CHALLENGE
Starting at the line that contains "potentiometers();", reproduce each line exactly up to and including the line that contains "obj.matrix_world = world". Reproduce nothing else.

______________________________

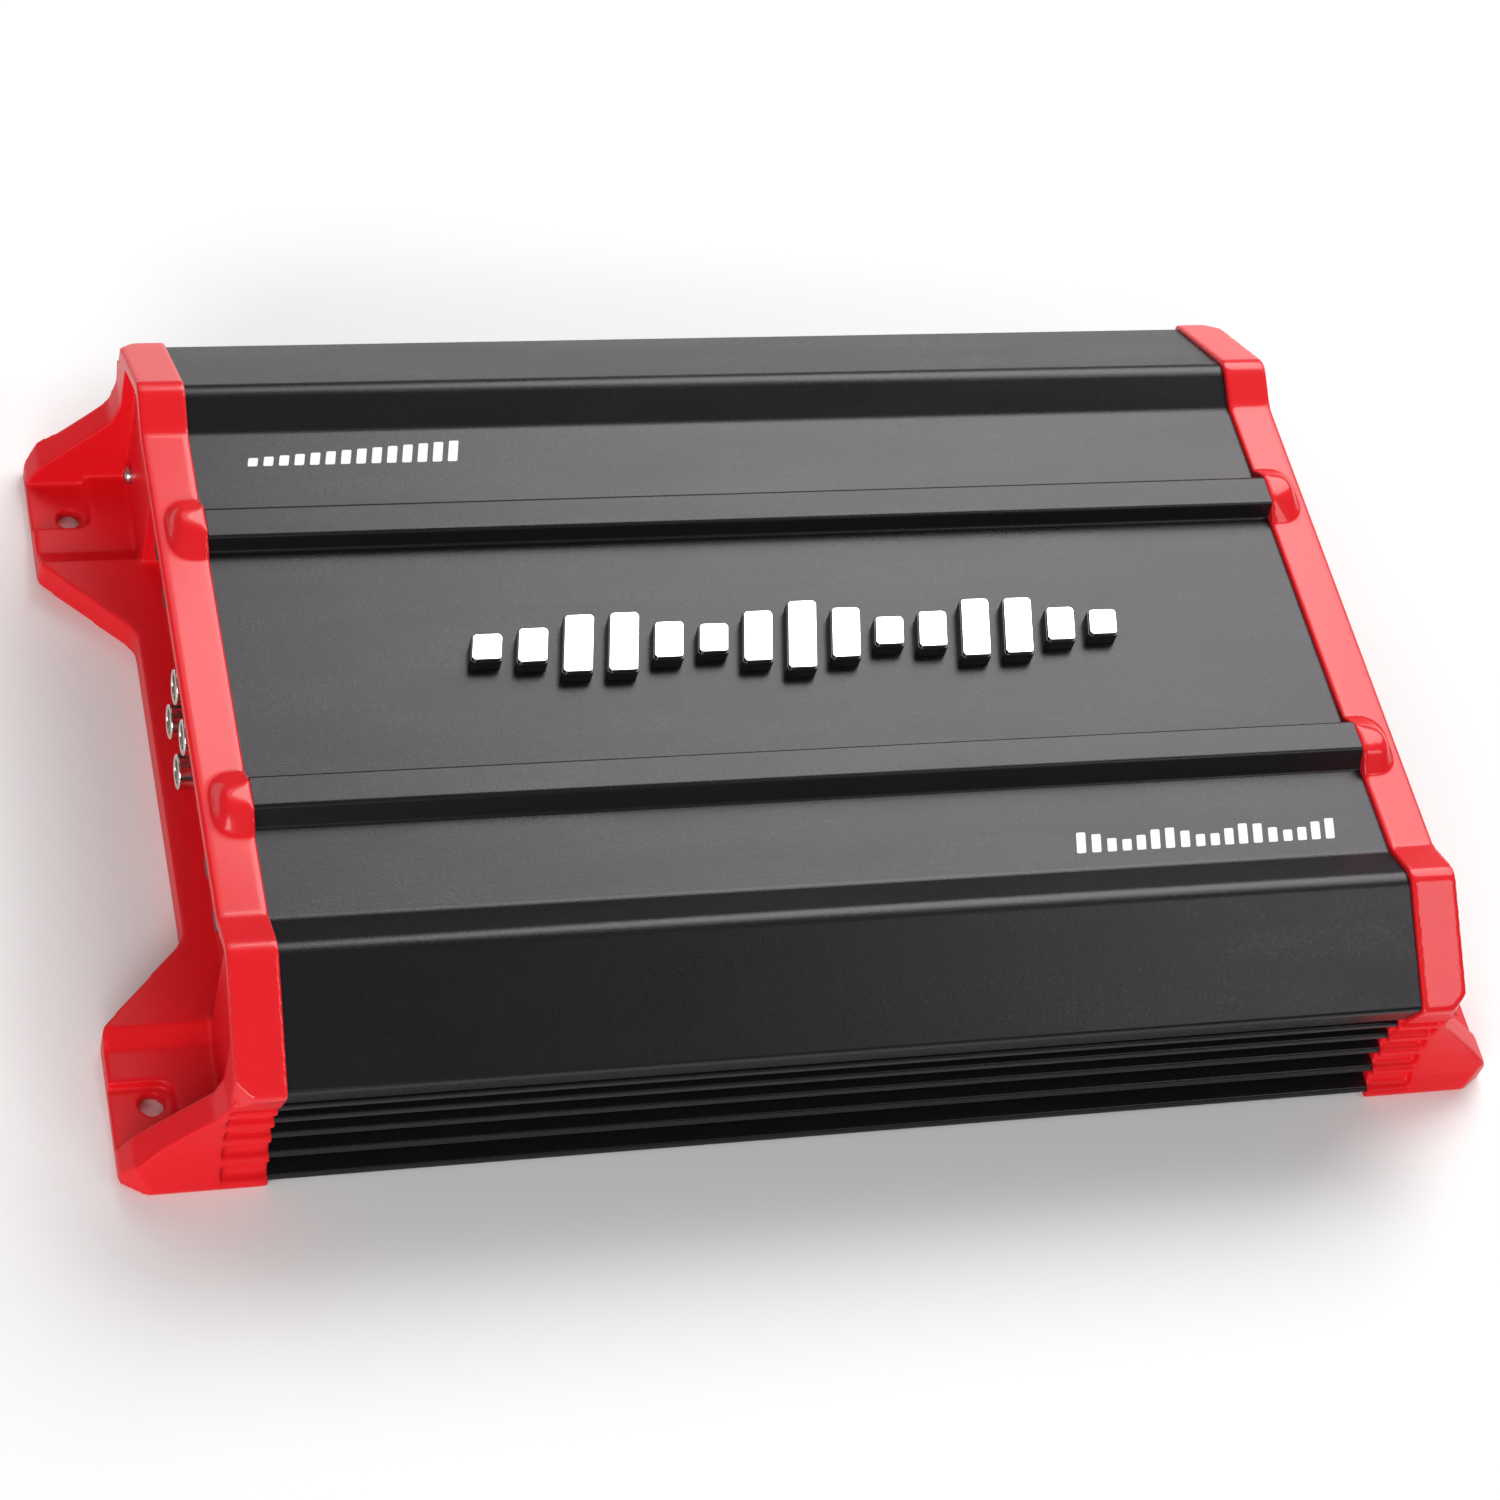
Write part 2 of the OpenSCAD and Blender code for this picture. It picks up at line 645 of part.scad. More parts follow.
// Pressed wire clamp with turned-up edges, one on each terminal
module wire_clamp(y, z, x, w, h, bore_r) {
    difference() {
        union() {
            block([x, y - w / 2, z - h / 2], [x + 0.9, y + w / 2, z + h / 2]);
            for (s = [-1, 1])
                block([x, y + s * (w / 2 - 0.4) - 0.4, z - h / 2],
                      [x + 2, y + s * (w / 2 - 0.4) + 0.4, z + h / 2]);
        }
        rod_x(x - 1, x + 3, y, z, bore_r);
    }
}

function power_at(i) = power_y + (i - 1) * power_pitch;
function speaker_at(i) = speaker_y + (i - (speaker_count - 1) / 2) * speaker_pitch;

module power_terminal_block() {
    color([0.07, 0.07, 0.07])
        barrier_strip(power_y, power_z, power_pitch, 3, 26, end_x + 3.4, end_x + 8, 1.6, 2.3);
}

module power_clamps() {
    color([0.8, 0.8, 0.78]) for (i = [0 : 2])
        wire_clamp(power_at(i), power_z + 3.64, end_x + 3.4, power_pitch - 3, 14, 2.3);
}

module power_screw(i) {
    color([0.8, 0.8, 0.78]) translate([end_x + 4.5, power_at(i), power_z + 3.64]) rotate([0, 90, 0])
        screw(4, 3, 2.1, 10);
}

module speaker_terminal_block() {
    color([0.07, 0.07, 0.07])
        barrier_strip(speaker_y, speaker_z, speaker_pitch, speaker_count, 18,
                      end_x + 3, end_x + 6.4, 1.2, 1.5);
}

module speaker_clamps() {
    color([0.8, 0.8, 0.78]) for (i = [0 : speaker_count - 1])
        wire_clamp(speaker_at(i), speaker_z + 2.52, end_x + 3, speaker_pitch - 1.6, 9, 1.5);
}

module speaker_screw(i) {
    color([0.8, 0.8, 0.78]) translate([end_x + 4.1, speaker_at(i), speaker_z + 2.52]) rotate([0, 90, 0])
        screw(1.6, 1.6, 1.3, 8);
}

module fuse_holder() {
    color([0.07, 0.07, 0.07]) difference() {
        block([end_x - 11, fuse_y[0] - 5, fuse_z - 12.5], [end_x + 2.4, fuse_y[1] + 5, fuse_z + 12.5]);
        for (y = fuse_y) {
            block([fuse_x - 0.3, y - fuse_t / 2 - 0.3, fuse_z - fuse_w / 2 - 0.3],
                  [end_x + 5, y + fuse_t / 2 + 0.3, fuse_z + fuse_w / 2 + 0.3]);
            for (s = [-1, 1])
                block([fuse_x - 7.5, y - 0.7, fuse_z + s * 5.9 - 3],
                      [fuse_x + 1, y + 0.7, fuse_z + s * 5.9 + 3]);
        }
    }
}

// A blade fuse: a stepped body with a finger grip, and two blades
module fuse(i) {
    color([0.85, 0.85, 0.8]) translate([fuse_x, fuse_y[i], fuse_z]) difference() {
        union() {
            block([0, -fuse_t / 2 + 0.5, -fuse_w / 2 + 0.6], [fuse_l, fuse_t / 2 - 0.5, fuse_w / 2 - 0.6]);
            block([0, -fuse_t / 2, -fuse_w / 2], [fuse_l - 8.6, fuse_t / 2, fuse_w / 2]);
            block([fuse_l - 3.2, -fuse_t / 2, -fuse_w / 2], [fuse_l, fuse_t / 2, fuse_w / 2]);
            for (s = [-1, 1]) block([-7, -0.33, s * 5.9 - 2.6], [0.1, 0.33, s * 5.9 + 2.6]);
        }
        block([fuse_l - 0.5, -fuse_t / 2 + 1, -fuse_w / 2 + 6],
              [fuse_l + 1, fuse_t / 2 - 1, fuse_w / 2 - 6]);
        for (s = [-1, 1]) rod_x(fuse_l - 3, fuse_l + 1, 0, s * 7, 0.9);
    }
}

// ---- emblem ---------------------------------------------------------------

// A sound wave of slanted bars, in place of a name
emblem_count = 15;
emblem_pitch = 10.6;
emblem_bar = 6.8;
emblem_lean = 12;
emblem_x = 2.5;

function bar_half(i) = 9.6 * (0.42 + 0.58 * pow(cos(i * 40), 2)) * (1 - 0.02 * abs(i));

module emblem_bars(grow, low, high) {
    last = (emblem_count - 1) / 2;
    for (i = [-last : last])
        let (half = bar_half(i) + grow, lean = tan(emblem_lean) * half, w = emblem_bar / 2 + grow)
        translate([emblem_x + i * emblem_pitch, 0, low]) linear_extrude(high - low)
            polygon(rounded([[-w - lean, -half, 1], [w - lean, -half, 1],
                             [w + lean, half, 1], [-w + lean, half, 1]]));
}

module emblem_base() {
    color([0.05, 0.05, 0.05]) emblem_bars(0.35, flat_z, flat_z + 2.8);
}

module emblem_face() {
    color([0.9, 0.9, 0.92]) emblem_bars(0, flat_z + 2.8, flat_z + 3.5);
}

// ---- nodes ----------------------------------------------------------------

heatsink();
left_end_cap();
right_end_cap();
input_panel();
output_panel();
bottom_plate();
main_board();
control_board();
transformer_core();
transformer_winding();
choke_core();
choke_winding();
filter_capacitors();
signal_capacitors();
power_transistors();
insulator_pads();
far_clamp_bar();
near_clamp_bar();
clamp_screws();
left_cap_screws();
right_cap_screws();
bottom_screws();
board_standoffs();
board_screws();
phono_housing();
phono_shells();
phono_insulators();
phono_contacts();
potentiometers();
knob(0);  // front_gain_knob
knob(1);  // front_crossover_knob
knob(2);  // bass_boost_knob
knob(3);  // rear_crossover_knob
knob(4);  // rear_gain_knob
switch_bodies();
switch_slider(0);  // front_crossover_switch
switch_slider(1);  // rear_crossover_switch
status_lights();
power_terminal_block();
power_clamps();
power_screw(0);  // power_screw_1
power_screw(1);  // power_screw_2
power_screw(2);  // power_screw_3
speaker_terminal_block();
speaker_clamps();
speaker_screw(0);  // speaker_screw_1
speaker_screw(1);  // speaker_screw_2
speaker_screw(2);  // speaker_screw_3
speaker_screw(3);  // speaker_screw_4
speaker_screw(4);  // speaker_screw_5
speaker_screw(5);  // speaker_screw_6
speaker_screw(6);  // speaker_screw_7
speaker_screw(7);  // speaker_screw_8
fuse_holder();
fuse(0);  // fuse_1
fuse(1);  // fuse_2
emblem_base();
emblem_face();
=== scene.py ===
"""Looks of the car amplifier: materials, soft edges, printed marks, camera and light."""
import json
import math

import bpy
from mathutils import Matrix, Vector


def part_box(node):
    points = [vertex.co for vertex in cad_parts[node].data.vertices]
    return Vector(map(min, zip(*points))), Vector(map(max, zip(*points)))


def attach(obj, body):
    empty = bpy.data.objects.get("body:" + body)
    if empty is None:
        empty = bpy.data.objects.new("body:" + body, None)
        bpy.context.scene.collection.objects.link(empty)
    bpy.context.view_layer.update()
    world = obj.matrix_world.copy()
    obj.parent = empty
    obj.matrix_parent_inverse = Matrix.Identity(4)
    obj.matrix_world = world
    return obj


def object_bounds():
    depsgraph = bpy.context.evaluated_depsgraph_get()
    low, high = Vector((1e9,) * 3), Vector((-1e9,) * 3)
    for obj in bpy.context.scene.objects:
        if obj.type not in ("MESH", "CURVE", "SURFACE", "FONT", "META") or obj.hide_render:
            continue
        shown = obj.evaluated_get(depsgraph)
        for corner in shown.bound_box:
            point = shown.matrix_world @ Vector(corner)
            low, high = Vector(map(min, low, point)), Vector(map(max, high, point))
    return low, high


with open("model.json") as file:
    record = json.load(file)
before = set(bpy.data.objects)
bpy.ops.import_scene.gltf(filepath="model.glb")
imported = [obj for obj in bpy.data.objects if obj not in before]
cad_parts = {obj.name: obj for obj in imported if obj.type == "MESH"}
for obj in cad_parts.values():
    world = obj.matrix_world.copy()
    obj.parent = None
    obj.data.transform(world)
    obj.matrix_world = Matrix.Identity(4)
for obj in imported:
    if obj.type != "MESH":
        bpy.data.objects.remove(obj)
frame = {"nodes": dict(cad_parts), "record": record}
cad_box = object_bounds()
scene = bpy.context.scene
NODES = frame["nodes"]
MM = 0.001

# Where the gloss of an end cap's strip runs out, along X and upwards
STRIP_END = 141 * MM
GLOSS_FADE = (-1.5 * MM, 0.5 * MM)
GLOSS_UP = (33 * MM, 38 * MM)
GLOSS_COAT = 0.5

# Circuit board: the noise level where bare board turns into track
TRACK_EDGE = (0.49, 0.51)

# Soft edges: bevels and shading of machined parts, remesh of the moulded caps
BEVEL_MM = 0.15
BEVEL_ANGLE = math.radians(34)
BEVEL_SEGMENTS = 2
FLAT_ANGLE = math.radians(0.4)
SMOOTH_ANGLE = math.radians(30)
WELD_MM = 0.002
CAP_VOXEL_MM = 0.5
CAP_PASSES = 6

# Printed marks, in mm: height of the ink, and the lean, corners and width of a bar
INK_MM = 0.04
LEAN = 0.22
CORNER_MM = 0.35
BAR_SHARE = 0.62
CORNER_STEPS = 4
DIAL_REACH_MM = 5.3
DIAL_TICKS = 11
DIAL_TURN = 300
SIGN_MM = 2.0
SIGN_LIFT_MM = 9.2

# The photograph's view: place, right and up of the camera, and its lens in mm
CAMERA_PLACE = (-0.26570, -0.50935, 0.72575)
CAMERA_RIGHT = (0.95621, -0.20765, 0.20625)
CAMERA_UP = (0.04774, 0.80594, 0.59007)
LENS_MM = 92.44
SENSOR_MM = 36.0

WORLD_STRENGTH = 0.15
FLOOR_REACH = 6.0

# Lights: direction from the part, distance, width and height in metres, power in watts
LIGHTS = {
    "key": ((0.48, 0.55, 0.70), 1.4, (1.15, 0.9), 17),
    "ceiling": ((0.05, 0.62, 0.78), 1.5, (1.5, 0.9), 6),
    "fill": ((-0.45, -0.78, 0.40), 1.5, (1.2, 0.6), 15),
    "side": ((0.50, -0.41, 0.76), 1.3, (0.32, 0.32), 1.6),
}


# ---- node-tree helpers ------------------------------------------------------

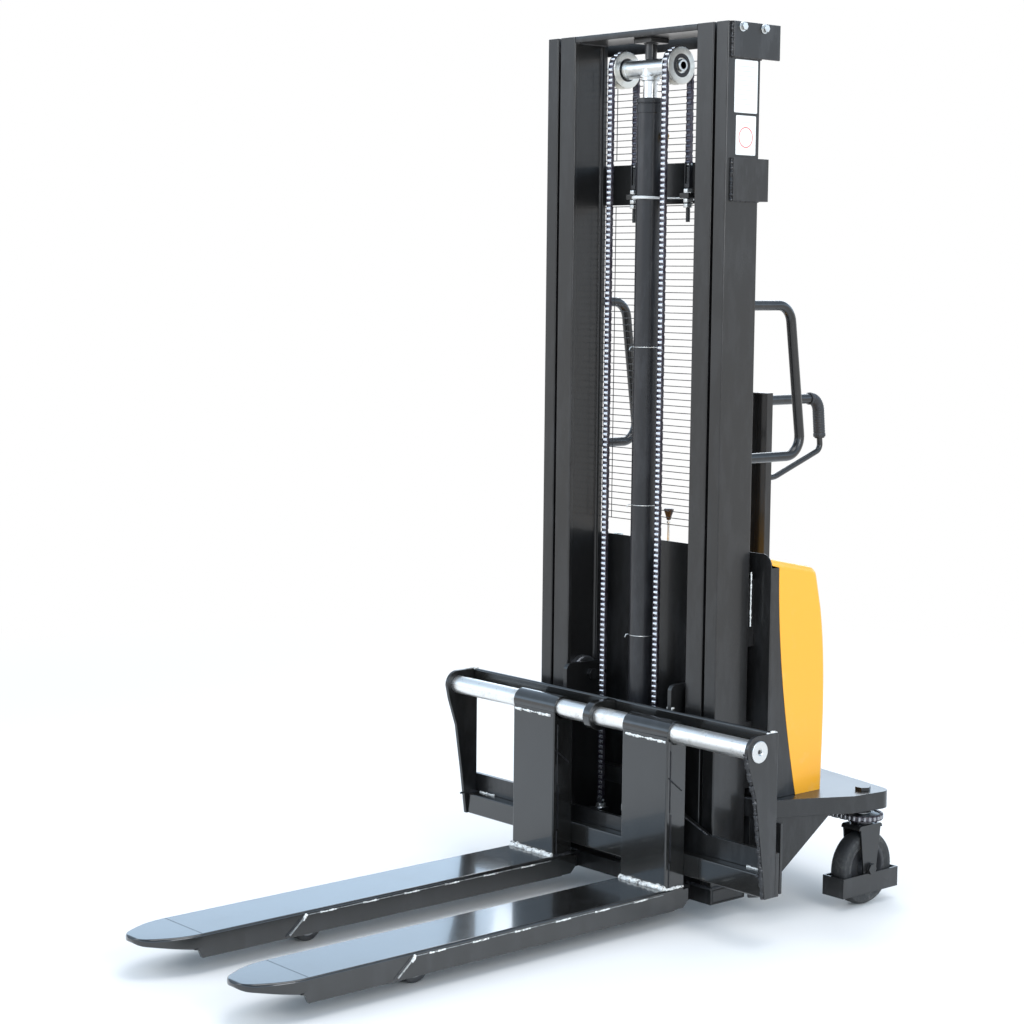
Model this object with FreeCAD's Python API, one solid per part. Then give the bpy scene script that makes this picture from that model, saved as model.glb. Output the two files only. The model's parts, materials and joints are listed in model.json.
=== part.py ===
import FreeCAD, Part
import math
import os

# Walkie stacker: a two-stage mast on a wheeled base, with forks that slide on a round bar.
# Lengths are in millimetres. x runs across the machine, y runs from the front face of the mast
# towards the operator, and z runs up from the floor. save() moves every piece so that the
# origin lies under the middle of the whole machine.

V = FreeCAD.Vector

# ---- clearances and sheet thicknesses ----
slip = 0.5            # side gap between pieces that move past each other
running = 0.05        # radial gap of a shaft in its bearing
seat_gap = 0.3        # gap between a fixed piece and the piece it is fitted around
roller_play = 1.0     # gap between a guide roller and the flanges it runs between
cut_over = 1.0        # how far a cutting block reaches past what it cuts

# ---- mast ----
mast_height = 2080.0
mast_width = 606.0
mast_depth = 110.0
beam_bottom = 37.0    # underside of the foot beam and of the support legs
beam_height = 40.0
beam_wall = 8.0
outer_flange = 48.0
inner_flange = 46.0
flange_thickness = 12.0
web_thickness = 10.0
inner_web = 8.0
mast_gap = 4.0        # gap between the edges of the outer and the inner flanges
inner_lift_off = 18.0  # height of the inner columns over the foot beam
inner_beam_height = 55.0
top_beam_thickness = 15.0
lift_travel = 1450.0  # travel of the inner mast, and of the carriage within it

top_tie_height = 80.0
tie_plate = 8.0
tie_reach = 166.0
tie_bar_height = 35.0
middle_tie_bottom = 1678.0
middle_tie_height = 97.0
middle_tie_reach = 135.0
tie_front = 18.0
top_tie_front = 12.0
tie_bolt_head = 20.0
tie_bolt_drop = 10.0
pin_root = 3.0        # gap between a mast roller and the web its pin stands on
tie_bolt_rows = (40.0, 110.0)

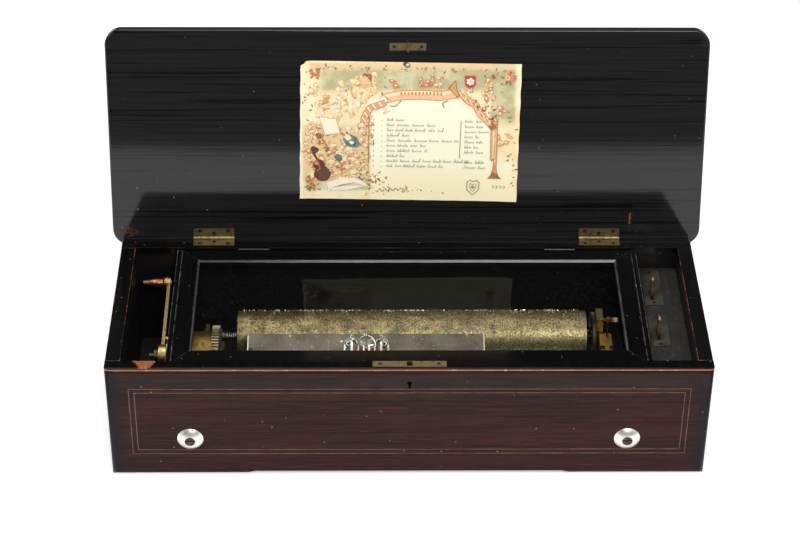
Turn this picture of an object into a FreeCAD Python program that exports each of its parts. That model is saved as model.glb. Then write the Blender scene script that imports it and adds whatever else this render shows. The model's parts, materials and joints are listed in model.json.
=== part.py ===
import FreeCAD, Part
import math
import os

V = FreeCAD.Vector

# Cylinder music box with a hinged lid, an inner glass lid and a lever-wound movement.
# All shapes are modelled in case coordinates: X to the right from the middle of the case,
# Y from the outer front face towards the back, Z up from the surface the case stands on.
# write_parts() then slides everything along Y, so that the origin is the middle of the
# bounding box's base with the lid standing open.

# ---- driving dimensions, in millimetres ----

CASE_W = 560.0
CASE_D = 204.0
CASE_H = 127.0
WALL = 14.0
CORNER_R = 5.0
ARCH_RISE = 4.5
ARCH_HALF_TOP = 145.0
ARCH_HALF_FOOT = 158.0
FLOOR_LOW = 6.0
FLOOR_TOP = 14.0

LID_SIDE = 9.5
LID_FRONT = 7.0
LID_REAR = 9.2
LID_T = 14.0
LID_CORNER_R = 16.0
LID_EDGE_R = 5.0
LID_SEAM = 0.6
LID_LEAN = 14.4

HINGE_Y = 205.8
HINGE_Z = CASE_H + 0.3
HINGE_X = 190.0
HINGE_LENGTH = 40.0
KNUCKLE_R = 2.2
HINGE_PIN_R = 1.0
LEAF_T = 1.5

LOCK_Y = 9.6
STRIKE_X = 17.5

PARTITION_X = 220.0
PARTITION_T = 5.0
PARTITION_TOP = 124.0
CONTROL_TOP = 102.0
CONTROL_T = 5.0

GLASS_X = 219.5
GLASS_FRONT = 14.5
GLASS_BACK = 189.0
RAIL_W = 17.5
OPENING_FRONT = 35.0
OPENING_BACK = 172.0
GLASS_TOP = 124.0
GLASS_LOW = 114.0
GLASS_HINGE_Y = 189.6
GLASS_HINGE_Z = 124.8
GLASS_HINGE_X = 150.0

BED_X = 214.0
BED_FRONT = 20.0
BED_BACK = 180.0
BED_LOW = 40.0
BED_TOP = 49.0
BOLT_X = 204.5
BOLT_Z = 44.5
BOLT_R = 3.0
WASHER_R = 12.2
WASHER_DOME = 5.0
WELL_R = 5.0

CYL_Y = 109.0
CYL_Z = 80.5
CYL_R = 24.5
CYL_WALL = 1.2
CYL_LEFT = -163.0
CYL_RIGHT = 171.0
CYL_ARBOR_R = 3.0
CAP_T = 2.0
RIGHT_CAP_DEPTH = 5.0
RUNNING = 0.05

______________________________

THE COMPLETED TASK
potentiometers();
knob(0);  // front_gain_knob
knob(1);  // front_crossover_knob
knob(2);  // bass_boost_knob
knob(3);  // rear_crossover_knob
knob(4);  // rear_gain_knob
switch_bodies();
switch_slider(0);  // front_crossover_switch
switch_slider(1);  // rear_crossover_switch
status_lights();
power_terminal_block();
power_clamps();
power_screw(0);  // power_screw_1
power_screw(1);  // power_screw_2
power_screw(2);  // power_screw_3
speaker_terminal_block();
speaker_clamps();
speaker_screw(0);  // speaker_screw_1
speaker_screw(1);  // speaker_screw_2
speaker_screw(2);  // speaker_screw_3
speaker_screw(3);  // speaker_screw_4
speaker_screw(4);  // speaker_screw_5
speaker_screw(5);  // speaker_screw_6
speaker_screw(6);  // speaker_screw_7
speaker_screw(7);  // speaker_screw_8
fuse_holder();
fuse(0);  // fuse_1
fuse(1);  // fuse_2
emblem_base();
emblem_face();
=== scene.py ===
"""Looks of the car amplifier: materials, soft edges, printed marks, camera and light."""
import json
import math

import bpy
from mathutils import Matrix, Vector


def part_box(node):
    points = [vertex.co for vertex in cad_parts[node].data.vertices]
    return Vector(map(min, zip(*points))), Vector(map(max, zip(*points)))


def attach(obj, body):
    empty = bpy.data.objects.get("body:" + body)
    if empty is None:
        empty = bpy.data.objects.new("body:" + body, None)
        bpy.context.scene.collection.objects.link(empty)
    bpy.context.view_layer.update()
    world = obj.matrix_world.copy()
    obj.parent = empty
    obj.matrix_parent_inverse = Matrix.Identity(4)
    obj.matrix_world = world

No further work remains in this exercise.